■ **MATERIAL PROVIDED**:
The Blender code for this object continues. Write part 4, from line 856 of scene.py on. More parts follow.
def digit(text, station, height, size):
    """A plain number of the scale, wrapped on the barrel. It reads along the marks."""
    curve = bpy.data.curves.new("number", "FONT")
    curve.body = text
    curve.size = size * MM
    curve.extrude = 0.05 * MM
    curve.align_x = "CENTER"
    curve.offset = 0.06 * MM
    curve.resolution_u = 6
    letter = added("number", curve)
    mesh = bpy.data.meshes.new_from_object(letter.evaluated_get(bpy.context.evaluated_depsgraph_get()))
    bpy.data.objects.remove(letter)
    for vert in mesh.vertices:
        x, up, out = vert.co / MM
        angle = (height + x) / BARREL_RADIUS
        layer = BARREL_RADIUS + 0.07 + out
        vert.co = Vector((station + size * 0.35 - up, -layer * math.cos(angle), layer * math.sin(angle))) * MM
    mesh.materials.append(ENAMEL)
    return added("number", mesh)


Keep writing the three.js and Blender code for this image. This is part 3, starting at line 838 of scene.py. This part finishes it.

■ **OBJECTIVE**: Retype the material above, line by line, exactly.

■ **TASK SOLUTION**:
The Blender code for this object continues. Write part 4, from line 856 of scene.py on. More parts follow.
def digit(text, station, height, size):
    """A plain number of the scale, wrapped on the barrel. It reads along the marks."""
    curve = bpy.data.curves.new("number", "FONT")
    curve.body = text
    curve.size = size * MM
    curve.extrude = 0.05 * MM
    curve.align_x = "CENTER"
    curve.offset = 0.06 * MM
    curve.resolution_u = 6
    letter = added("number", curve)
    mesh = bpy.data.meshes.new_from_object(letter.evaluated_get(bpy.context.evaluated_depsgraph_get()))
    bpy.data.objects.remove(letter)
    for vert in mesh.vertices:
        x, up, out = vert.co / MM
        angle = (height + x) / BARREL_RADIUS
        layer = BARREL_RADIUS + 0.07 + out
        vert.co = Vector((station + size * 0.35 - up, -layer * math.cos(angle), layer * math.sin(angle))) * MM
    mesh.materials.append(ENAMEL)
    return added("number", mesh)


Keep writing the three.js and Blender code for this image. This is part 3, starting at line 838 of scene.py. This part finishes it.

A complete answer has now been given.